§ **GOAL**:
Locate the line bearing "Turn this picture" in the material below, then reproduce it and each following line up to and including the line bearing "from FreeCAD import".

▬▬▬▬▬▬

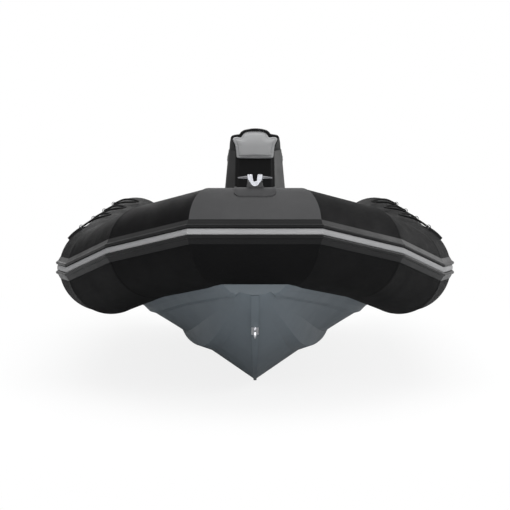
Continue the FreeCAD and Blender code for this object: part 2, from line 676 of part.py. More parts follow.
# CONSOLE
def rounded_loop(points, trim):
    """A closed outline through corners, each cut back by the trim and joined by a tangent arc."""
    edges = []
    count = len(points)
    for k in range(count):
        back_way = (points[k - 1] - points[k]).normalize()
        ahead = (points[(k + 1) % count] - points[k]).normalize()
        after = points[(k + 1) % count]
        start = points[k] + back_way * trim
        end = points[k] + ahead * trim
        bisector = (back_way + ahead).normalize()
        half_turn = math.acos(back_way.dot(bisector))
        reach = trim / math.cos(half_turn) - trim * math.tan(half_turn)
        edges.append(Part.Arc(start, points[k] + bisector * reach, end).toShape())
        edges.append(Part.makeLine(end, after - ahead * trim))
    return Part.Wire(edges)


loops = []
for letter in "abc":
    p = "console" + letter + "_"
    port = [Vector(number(p + x), number(p + y), number(p + "z")) for x, y in (
        ("front_half", "front_y"), ("side_half", "side_y"), ("side_half", "back_y"))]
    other = [Vector(-point.x, point.y, point.z) for point in reversed(port)]
    loops.append(rounded_loop(port + other, size("console_round")))
console_form = solid("console_form", Part.makeLoft(loops, True, True))


def facing_helm(shape, point):
    """Stand a shape made about +Z on a point, with +Z turned to the wheel's axis."""
    placed = shape.copy()
    placed.Placement = Placement(point, Rotation(Vector(0, 0, 1), wheel_axis))
    return placed


tilt = math.radians(size("wheel_tilt"))
wheel_axis = Vector(0, math.cos(tilt), math.sin(tilt))
wheel_centre = Vector(0, size("wheel_y"), size("wheel_z"))
helm = wheel_centre - wheel_axis * size("wheel_reach")
helm_block = Part.makeBox(1000, 1000, 400, Vector(-500, -500, 0))
dash_cut = solid("dash_cut", facing_helm(helm_block, helm))
node("console", cut("console_body", console_form, dash_cut))
dash = Part.makeBox(2 * size("dash_half"), size("dash_low") + size("dash_high"), size("dash_thickness"),
                    Vector(-size("dash_half"), -size("dash_low"), 0))
node("dash_panel", solid("dash_panel", facing_helm(dash, helm)))

cowl_half = [
    ("cowl_base_half", "consolec_z"), ("cowl_waist_half", "cowl_waist_z"),
    ("cowl_shoulder_half", "cowl_shoulder_z", "cowl_round"), ("cowl_ledge_half", "cowl_ledge_z"),
    ("crown_half", "crown_foot_z", "crown_round"), ("crown_flat_half", "crown_flat_z", "crown_radius")]
cowl = prism("cowl", "XZ_Plane", both_sides(cowl_half), "cowl_depth", "0 - cowl_front - cowl_depth")
doc.recompute()
cowl_back = solid("cowl_back", facing_helm(helm_block, Vector(0, size("cowl_back_y"), size("consolec_z"))))
node("console_cowl", cut("cowl_sloped", cowl, cowl_back))
panel_half = [
    ("panel_foot_half", "panel_base"),
    ("cowl_shoulder_half - cowl_rim", "cowl_shoulder_z - cowl_rim / 2", "cowl_round"),
    ("cowl_ledge_half - cowl_rim / 2", "cowl_ledge_z - cowl_rim"),
    ("crown_half - cowl_rim / 2", "crown_foot_z - cowl_rim", "crown_round"),
    ("crown_flat_half - cowl_rim / 3", "crown_flat_z - cowl_rim", "crown_radius")]
panel_form = prism("panel_form", "XZ_Plane", both_sides(panel_half), "cowl_front - panel_front - seat_gap",
                   "0 - cowl_front + seat_gap")
soften(panel_form, "panel_round", at_level("Y", size("panel_front")))
node("console_panel", cut("panel_seated", panel_form, console_form))

# STEERING WHEEL AND THROTTLE
rim = Part.makeTorus(size("wheel_radius"), size("wheel_rim_radius"))
hub_back = -size("wheel_hub_length") / 2
hub = Part.makeCylinder(size("wheel_hub_radius"), size("wheel_hub_length"), Vector(0, 0, hub_back))
spokes = []
for k in range(3):
    root_half = size("spoke_root_width") / 2
    tip_half = size("spoke_width") / 2
    reach = size("wheel_radius")
    arm = Part.Face(Part.makePolygon([
        Vector(0, -root_half, 0), Vector(reach, -tip_half, 0), Vector(reach, tip_half, 0), Vector(0, root_half, 0),
        Vector(0, -root_half, 0)])).extrude(Vector(0, 0, size("spoke_thickness")))
    arm.translate(Vector(0, 0, -size("spoke_thickness") / 2))
    arm.rotate(Vector(), Vector(0, 0, 1), size("spoke_start_angle") + 120 * k)
    spokes.append(arm)
node("steering_wheel", solid("steering_wheel", facing_helm(rim.fuse([hub] + spokes), wheel_centre)))
dash_face = size("dash_thickness") - size("wheel_reach")
shaft = Part.makeCylinder(size("shaft_radius"), hub_back - dash_face - size("seat_gap"), Vector(0, 0, dash_face))
bezel = Part.makeCone(size("bezel_radius"), size("bezel_top_radius"), size("bezel_height"), Vector(0, 0, dash_face))
node("steering_shaft", solid("steering_shaft", facing_helm(shaft.fuse(bezel), wheel_centre)))

# the throttle stands on the starboard side of the console
throttle_wall = "(consoleb_side_half + (consolea_side_half - consoleb_side_half) * (consoleb_z - throttle_z)" \
    " / (consoleb_z - consolea_z))"
throttle_face = "0 - " + throttle_wall + " - throttle_depth"
throttle = box("throttle_case", throttle_face, "throttle_y - throttle_length / 2",
               "throttle_z - throttle_height / 2", "throttle_depth + throttle_inset", "throttle_length",
               "throttle_height")
node("throttle_box", cut("throttle_seated", throttle, console_form))
port_way = Vector(-1, 0, 0)
lever_shape = Part.makeCylinder(size("lever_boss_radius"), size("lever_thickness") + 4, Vector(), port_way)
arm_shape = Part.makeBox(size("lever_thickness"), size("lever_width"), size("lever_length"),
                         Vector(-size("lever_thickness") - 4, -size("lever_width") / 2, 0))
grip_shape = Part.makeCylinder(size("lever_grip_radius"), size("lever_grip_length"),
                               Vector(size("lever_grip_length") / 2 - size("lever_thickness"), 0,
                                      size("lever_length")), port_way)
lever_shape = lever_shape.fuse([arm_shape, grip_shape])
lever_shape.rotate(Vector(), Vector(1, 0, 0), size("lever_lean"))
lever_shape.translate(Vector(number(throttle_face), size("throttle_y"), size("throttle_z")))
node("throttle_lever", solid("throttle_lever", lever_shape))

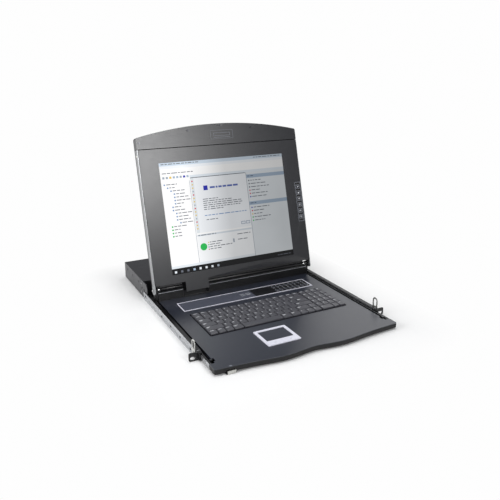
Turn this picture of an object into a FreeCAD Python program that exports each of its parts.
"""Rack console drawer: a 1U KVM switch behind a sliding tray with keyboard, touchpad and hinged screen.

Heights are drawn above the underside of the 1U space and lengths from the rear face of the rack ears.
The finished origin is midway between the two ear slots: +X right, +Y towards the switch, +Z up.
Screen pieces are drawn upright with the hinge axis as their X axis, and their Placement leans them back.
"""

import FreeCAD, Part
import os
import re

import Sketcher
from FreeCAD import Placement, Rotation, Vector

# alias, value in millimetres or degrees, meaning
DIMENSIONS = (
    ("ear_half", 241.3, "half the rack width"),
    ("ear_inner", 222.0, "inner edge of an ear's front plate"),
    ("ear_thick", 2.0, "front plate of an ear"),
    ("ear_top", 18.0, "top of an ear"),
    ("flange_thick", 1.5, "side flange of an ear"),
    ("flange_end", 24.0, "rear end of the side flange"),
    ("slot_spacing", 465.1, "between the two ear slots"),
    ("slot_height", 6.35, "slot centre above the 1U underside"),
    ("slot_half_width", 3.4, "half the width of a slot"),
    ("slot_length", 11.5, "end to end length of a slot"),
    ("rail_outer", 223.8, "outer face of a fixed rail"),
    ("rail_inner", 215.1, "inner edge of a fixed rail's flanges"),
    ("rail_gauge", 1.4, "sheet of a fixed rail"),
    ("rail_top", 19.8, "height of a fixed rail"),
    ("rail_flange_end", 324.0, "where the rail's flanges stop"),
    ("rail_end", 352.0, "where the rail's web stops"),
    ("middle_outer", 220.6, "outer face of a middle member"),
    ("middle_inner", 215.8, "inner edge of a middle member's flanges"),
    ("middle_gauge", 1.2, "sheet of the middle and inner members"),
    ("middle_low", 3.4, "underside of a middle member"),
    ("middle_high", 16.4, "top of a middle member"),
    ("middle_length", 326.0, "length of a middle member"),
    ("middle_front", -4.0, "front end of a middle member"),
    ("inner_front", -50.0, "front end of an inner member"),
    ("inner_length", 340.0, "length of an inner member"),
    ("block_reach", 4.0, "end block ahead of its middle member"),
    ("block_wrap", 12.0, "end block around its middle member"),
    ("ball_radius", 0.95, "slide balls"),
    ("cage_front", 110.0, "front end of a ball cage"),
    ("cage_length", 120.0, "length of a ball cage"),
    ("inner_outer", 218.6, "outer face of an inner member"),
    ("inner_low", 5.6, "underside of an inner member"),
    ("inner_high", 14.2, "top of an inner member"),
    ("bracket_inner", 221.0, "inner face of a side bracket"),
    ("bracket_outer", 222.3, "outer face of a side bracket"),
    ("bracket_front", 325.0, "front edge of a side bracket"),
    ("bracket_end", 378.0, "rear edge of a side bracket"),
    ("housing_half", 220.9, "half width of the switch base"),
    ("cover_half", 222.4, "half width of the switch cover"),
    ("housing_front", 358.0, "front wall of the switch"),
    ("housing_end", 523.0, "rear wall of the switch"),
    ("housing_top", 43.6, "height of the switch"),
    ("sheet_gauge", 1.2, "sheet steel of the housing and tray"),
    ("board_gauge", 1.6, "circuit boards"),
    ("board_level", 6.0, "underside of the switch's board"),
    ("port_height", 14.0, "centre height of the rear connectors"),
    ("inlet_height", 20.0, "centre height of the power inlet and rocker"),
    ("inlet_x", 165.0, "centre of the power inlet"),
    ("rocker_x", 130.0, "centre of the power rocker"),
    ("port_pitch", 32.0, "between computer connectors"),
    ("port_first", -190.0, "centre of the first computer connector"),
    ("lever_inner", 225.4, "inner face of a release lever"),
    ("lever_thick", 1.5, "plate of a release lever"),
    ("lever_pivot_y", 10.0, "release lever's pin"),
    ("lever_pivot_z", 11.0, "release lever's pin"),
    ("lever_low", 6.0, "lower end of a release lever"),
    ("lever_top", 41.0, "top of the finger loop"),
    ("lever_width", 17.0, "width of the finger loop"),
    ("pin_radius", 2.0, "release lever's pin"),
    ("pin_gap", 0.05, "running clearance of pins"),
    ("pan_half", 213.9, "half width of the tray pan"),
    ("pan_low", 2.0, "underside of the tray"),
    ("pan_high", 13.0, "top of the pan's walls"),
    ("pan_front", -51.9, "front of the pan"),
    ("deck_half", 206.9, "half width of the deck"),
    ("deck_top", 14.3, "top of the deck"),
    ("deck_front", -52.0, "where the deck widens into the handle"),
    ("deck_end", 283.8, "rear edge of the deck"),
    ("handle_half", 219.0, "half width of the handle"),
    ("handle_corner", 4.0, "corner radius of the handle"),
    ("handle_end_y", -77.0, "front edge at the handle's ends"),
    ("handle_hump_y", -90.0, "front edge at the two humps"),
    ("handle_middle_y", -83.0, "front edge between the humps"),
    ("handle_hump_x", 70.0, "humps from the centre"),
    ("well_left", -170.0, "keyboard well"),
    ("well_right", 179.0, "keyboard well"),
    ("well_front", 55.0, "keyboard well"),
    ("well_end", 180.0, "keyboard well"),
    ("well_floor", 11.0, "floor of the keyboard well"),
    ("key_low", 13.2, "underside of the keycaps"),
    ("key_high", 17.4, "top of the keycaps"),
    ("key_gap", 1.7, "between keycaps"),
    ("key_unit", 18.7, "width of one key position"),
    ("pad_unit", 16.0, "width of one number pad position"),
    ("row_pitch", 19.8, "between key rows"),
    ("row_first", 59.0, "front edge of the first key row"),
    ("function_pitch", 17.5, "depth of the function row"),
    ("touch_left", -84.8, "touchpad frame"),
    ("touch_right", -7.4, "touchpad frame"),
    ("touch_front", -43.5, "touchpad frame"),
    ("touch_end", 28.7, "touchpad frame"),
    ("touch_high", 16.0, "top of the touchpad frame"),
    ("touch_border", 6.7, "frame around the touch surface"),
    ("touch_button_front", -41.2, "front edge of the touchpad buttons"),
    ("touch_button_end", -27.6, "rear edge of the touchpad buttons"),
    ("touch_surface_front", -23.8, "front edge of the touch surface"),
    ("panel_half", 172.0, "half width of the control panel"),
    ("panel_front", 201.5, "control panel"),
    ("panel_end", 248.4, "control panel"),
    ("panel_thick", 0.8, "control panel"),
    ("trim_border", 2.1, "trim around the control panel"),
    ("trim_thick", 1.1, "trim around the control panel"),
    ("port_button_first", 78.0, "centre of the first port button"),
    ("port_button_pitch", 12.2, "between port buttons"),
    ("block_half", 207.0, "half width of the hinge block"),
    ("block_front", 284.0, "front wall of the hinge block"),
    ("block_end", 308.0, "rear wall of the hinge block"),
    ("block_lip", 35.0, "top of the hinge block's front lip"),
    ("block_seat", 33.5, "top of the hinge block under the barrels"),
    ("notch_left", -143.0, "notch for the cable tab"),
    ("notch_right", -76.0, "notch for the cable tab"),
    ("notch_floor", 16.5, "floor of the notch"),
    ("hinge_y", 293.6, "hinge axis"),
    ("hinge_z", 40.5, "hinge axis"),
    ("screen_datum_z", 38.9, "where the screen's own heights start"),
    ("axis_depth", -0.41, "hinge axis from the screen's datum, front to back"),
    ("axis_rise", 1.55, "hinge axis from the screen's datum, along the screen"),
    ("hinge_pin_radius", 1.5, "hinge pins"),
    ("barrel_radius", 5.6, "hinge barrels"),
    ("collar_width", 6.0, "bright collars between barrels and hinge ears"),
    ("collar_radius", 5.0, "bright collars between barrels and hinge ears"),
    ("ear_width", 7.9, "hinge ears above the rails"),
    ("ear_stem_width", 5.0, "hinge ears between the rails"),
    ("ear_radius", 6.0, "hinge ears"),
    ("arm_low", -8.0, "lower end of the screen's side arms"),
    ("screen_lean", 14.9, "lean of the open screen from upright, in degrees"),
    ("lcd_half", 217.0, "half width of the screen unit"),
    ("lcd_low", 11.8, "lower edge of the screen unit above the hinge"),
    ("lcd_seam", 336.3, "seam between bezel and cap"),
    ("seam_gap", 1.0, "open seam between bezel and cap"),
    ("bezel_half", 214.6, "half width of the bezel"),
    ("frame_lip", 1.0, "front lip of the side frame"),
    ("lcd_shoulder", 364.8, "end of the arched top edge"),
    ("lcd_crown", 389.8, "middle of the arched top edge"),
    ("lcd_front", 17.4, "front face ahead of the hinge axis"),
    ("lcd_rear", 4.1, "rear face behind the hinge axis"),
    ("lcd_wall", 2.0, "walls of the screen unit"),
    ("glass_half", 169.0, "half width of the visible screen"),
    ("glass_low", 31.8, "lower edge of the visible screen"),
    ("glass_high", 301.8, "upper edge of the visible screen"),
    ("tab_left", -139.0, "cable tab"),
    ("tab_right", -80.0, "cable tab"),
    ("tab_low", -12.2, "cable tab"),
    ("tab_thick", 3.0, "cable tab"),
    ("keypad_left", 196.0, "screen keypad"),
    ("keypad_right", 214.0, "screen keypad"),
    ("keypad_low", 116.8, "screen keypad"),
    ("keypad_high", 222.8, "screen keypad"),
    ("latch_left", -194.0, "front latch"),
    ("latch_right", -176.0, "front latch"),
    ("latch_pivot_y", -62.0, "front latch"),
    ("latch_front", -82.0, "front latch"),
    ("stud_y", -39.0, "stop studs beside the deck"),
    ("notch_depth", 4.4, "deck notches beside the stop studs"),
    ("cross_front", 297.0, "front edge of the cross plate"),
    ("screw_head", 2.4, "radius of the small screws' heads"),
    ("screw_shank", 1.2, "radius of the small screws' shanks"),
)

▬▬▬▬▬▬

§ **WRITTEN SOLUTION**:
Turn this picture of an object into a FreeCAD Python program that exports each of its parts.
"""Rack console drawer: a 1U KVM switch behind a sliding tray with keyboard, touchpad and hinged screen.

Heights are drawn above the underside of the 1U space and lengths from the rear face of the rack ears.
The finished origin is midway between the two ear slots: +X right, +Y towards the switch, +Z up.
Screen pieces are drawn upright with the hinge axis as their X axis, and their Placement leans them back.
"""

import FreeCAD, Part
import os
import re

import Sketcher
from FreeCAD import Placement, Rotation, Vector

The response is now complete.